The death of a lesser-known filmmaker also came across the news wires and internet this weekend: Antonia Bird.

Bird, 54, had been working most recently in British TV. But for a stretch in the '90s, she was making a name for herself with controversial dramas — notably, "Priest" (1994), about a Catholic clergyman wrestling with his sexuality, and "Ravenous" (1999), an Old West thriller inspired by the infamous incident at Donner Pass.

Both "Priest" and "Ravenous" played at the Sundance Film Festival, in 1995 and 1999, respectively. That makes Bird part of the Sundance family — and the family should have a way to acknowledge her passing.

The Cricket has this humble suggestion: Sundance should do what the Oscars, Emmys, Grammys and other award shows do in such circumstances — an "In Memoriam" tribute reel at the festival's closing-night awards ceremony.

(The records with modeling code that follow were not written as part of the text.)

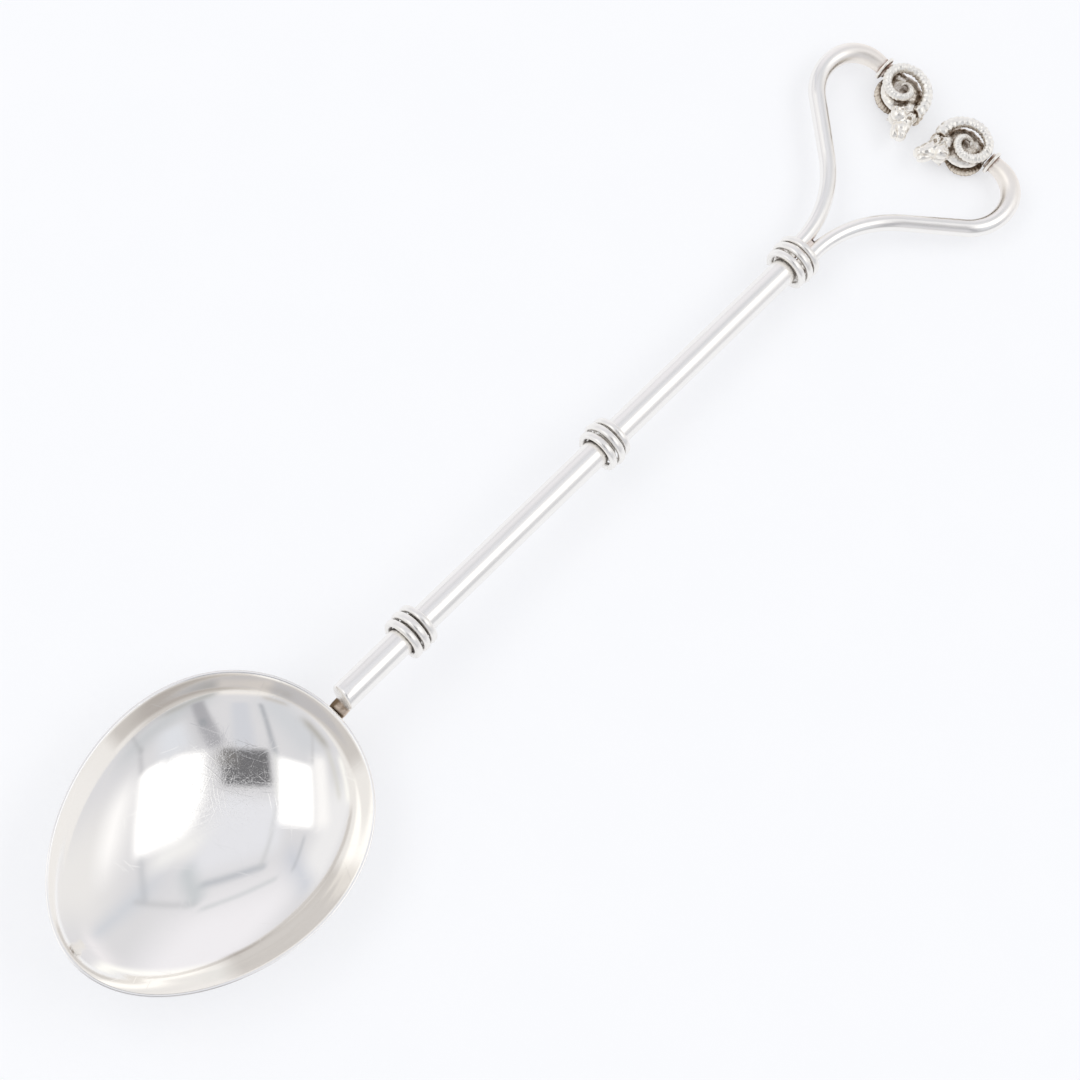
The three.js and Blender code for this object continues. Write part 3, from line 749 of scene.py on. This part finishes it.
def ear(bm, mirror):
    """It stands out below the horn's root, as a row of flat lumps that widen and narrow again."""
    root = Vector((4.2, -0.55, 1.45 * mirror))
    leaning = Matrix.Rotation(0.6 * mirror, 4, "X")
    for k in range(ear_steps):
        t = k / (ear_steps - 1)
        at = root + Vector((-0.3 * t, -1.2 * t, 0.95 * t * mirror))
        wide = 0.62 * math.sin(math.pi * (0.2 + 0.78 * t)) + 0.1
        lump(bm, Matrix.Translation(at) @ leaning, (wide, 0.34, 0.24), subdivisions=2)


def fused_skin(bm):
    """The lumps run together into one skin, as in the casting: its points, normals and faces."""
    mesh = bpy.data.meshes.new("blocked_head")
    bm.to_mesh(mesh)
    bm.free()
    block = bpy.data.objects.new("blocked_head", mesh)
    bpy.context.scene.collection.objects.link(block)
    fused = block.modifiers.new("fused", "REMESH")
    fused.mode = "VOXEL"
    fused.voxel_size = 0.08
    soft = block.modifiers.new("soft", "SMOOTH")
    soft.factor = 0.6
    soft.iterations = 5
    done = block.evaluated_get(bpy.context.evaluated_depsgraph_get()).data
    points = np.array([v.co[:] for v in done.vertices])
    normals = np.array([v.normal[:] for v in done.vertices])
    faces = [tuple(p.vertices) for p in done.polygons]
    bpy.data.objects.remove(block)
    bpy.data.meshes.remove(mesh)
    return points, normals, faces


bm = bmesh.new()
for middle, halves, degrees in head_lumps.values():
    lump(bm, head_place(middle, degrees), halves)
for middle, halves, degrees in paired_lumps.values():
    for mirror in (1, -1):
        lump(bm, head_place(middle, degrees, mirror), halves)
neck(bm, neck_seat + neck_along * 0.02, neck_seat + neck_along * 3.2, neck_radius, 1.38)
for mirror in (1, -1):
    ear(bm, mirror)
head_points, head_normals, head_faces = fused_skin(bm)
for mirror in (1, -1):
    for (x, y, z), reach, depth in paired_strokes.values():
        away = (head_points - np.array([x, y, z * mirror])) / np.array(reach)
        head_points = head_points + head_normals * (depth * np.exp(-(away ** 2).sum(axis=1)))[:, None]
# Wool: short curls over the poll and the neck, fading out on the face and inside the horns' coils
from_coil = np.hypot(head_points[:, 0], head_points[:, 1])
woolly = np.clip((4.9 - head_points[:, 0]) / 0.9, 0, 1) * np.clip((head_points[:, 1] + 2.0) / 1.2, 0.35, 1)
woolly *= np.clip((from_coil - 2.3) / 0.9, 0.12, 1)
for k, (p, n, w) in enumerate(zip(head_points, head_normals, woolly)):
    curl = (0.42 - noise.voronoi(Vector(p) * curls_per_mm)[0][0]) * curl_height
    skin = noise.noise(Vector(p) * skin_grain_per_mm + Vector((9, 0, 0))) * skin_grain_height
    head_points[k] = p + n * (curl * w + skin)


def head_to_rod(points, side):
    """The head's own frame (muzzle, forehead, across) to the rod's, for the left or right arm."""
    line, heading = arm_walk(side)
    facing = heading - side * neck_bend
    c, s = math.cos(facing), math.sin(facing)
    turn = np.array([[c, -s, 0], [s, c, 0], [0, 0, 1.0]]) @ np.diag([1.0, side, side])
    ahead = np.array([math.cos(heading), math.sin(heading), 0])
    place = np.array([line[-1][0], line[-1][1], 0]) + ahead * solder_gap - turn @ neck_seat
    return heart_to_rod(np.asarray(points) @ turn.T + place)


for name, side in both_sides:
    head = silver_piece(name + "_cast_head", head_to_rod(head_points, side), head_faces, head_silver)
    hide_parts(name + "_ram_head")
    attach(head, "root")

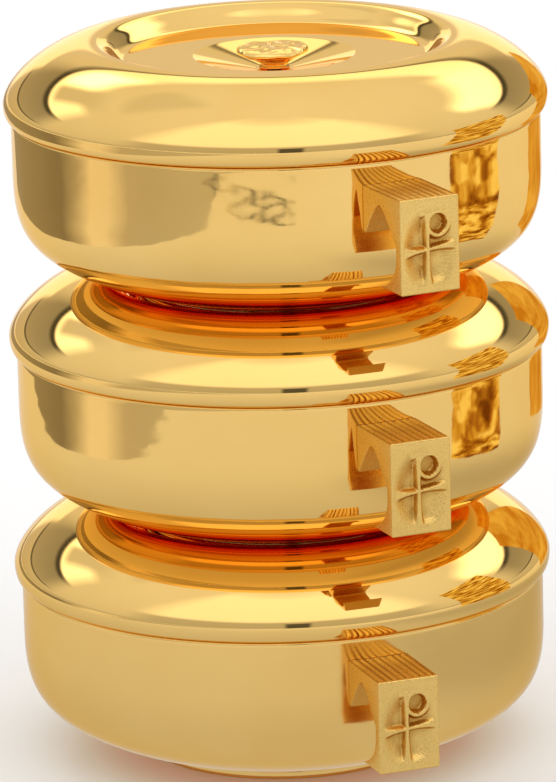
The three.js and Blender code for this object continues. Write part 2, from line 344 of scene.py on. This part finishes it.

Robert Redford's Sundance Institute is more than 30 years old, and the independent-film community is established enough that some of its members are getting on in years.

So it's fitting for the Sundance Film Festival — the central meeting point of the independent-film world — to mark the passing of those the community loses each year.

Besides Bird and Reed (who visited the festival in 2011), this year's roll of departed friends could easily include Roger Ebert (a Sundance attendee from the beginning), James Gandolfini ("Welcome to the Rileys," SFF '10), Ray Manzarek ("When You're Strange," SFF '09), Karen Black ("Plan 10 From Outer Space," SFF '95) and the documentarian Les Blank ("In Heaven There Is No Beer," U.S. Film Festival '84).

That's an incomplete list, of course. Surely the friends of Sundance can think of others worthy of mention.